T−130P ma dwa rodzaje pamięci: wewnętrzną pamięć jednostki centralnej oraz przenośną „kostkę” (tak ją nazywają maszyniści), czyli elektroniczną kartę pamięci. Ta pierwsza schowana jest gdzieś głęboko, by w razie wypadku nie uległa zniszczeniu. Druga to niewielki moduł – kostka, którą maszynista wkłada w jednostkę centralną przed rozpoczęciem podróży, a po jej zakończeniu wyjmuje i zanosi dyspozytorowi. Na niej zapisany jest przebieg podróży. Zdarzały się wypadki, że maszyniści chcieli zniszczyć zapisane na EKP dane. Okazało się, że nie jest to łatwe. – Nawet gdy po podgrzaniu obudowa EKP uległa deformacji i nie dało się jej ponownie włożyć w interfejs jednostki centralnej, dane nie uległy zatarciu – mówi dr Borucki. Dane zapisane na EKP można odczytać na normalnym komputerze PC, wyposażonym w interfejs do podłączenia pamięci i odpowiednie oprogramowanie.

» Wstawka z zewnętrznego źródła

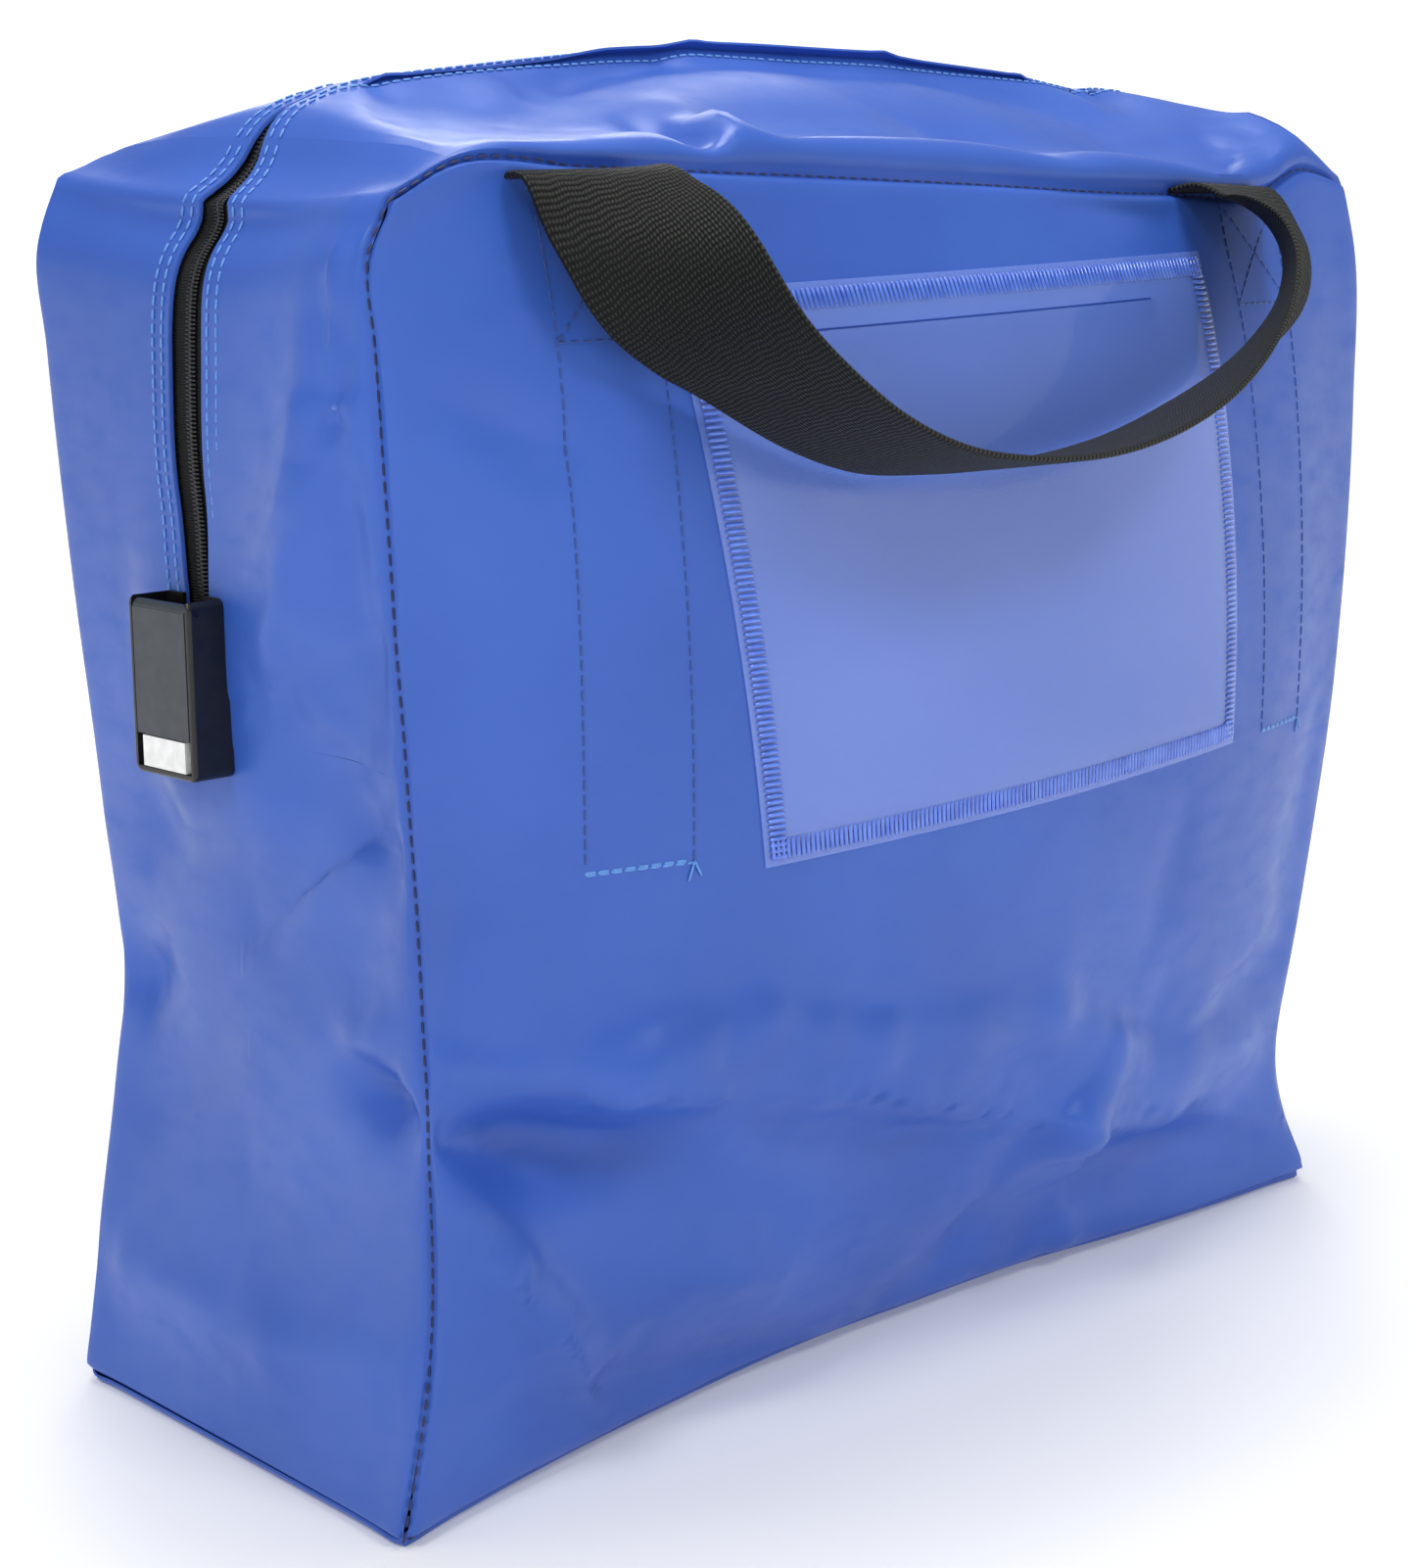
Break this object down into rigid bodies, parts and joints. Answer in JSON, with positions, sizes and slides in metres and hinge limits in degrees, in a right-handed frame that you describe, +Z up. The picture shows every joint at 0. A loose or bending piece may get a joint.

Tachografy T−130P produkowane w PIAP zyskują ogromne powodzenie. Gdy po raz pierwszy rozmawiam z konstruktorami w grudniu 2007 r., mówią o 120 sprzedanych tachografach. Pół roku później ta liczba wzrasta do 150. O sukcesie warszawskich naukowców świadczą też wyróżnienia i medale przyznane za urządzenie na targach innowacji i wynalazków. W 2005 T−130P został nagrodzony Złotym Medalem Międzynarodowych Targów Automatyki i Pomiarów AUTOMATICON. Rok później – Złotym Medalem Międzynarodowych Targów Poznańskich. W tym samym roku uzyskuje też wyróżnienie na Międzynarodowych Targach Kolejnictwa Inter Rail Tech, a w następnym roku na Trako.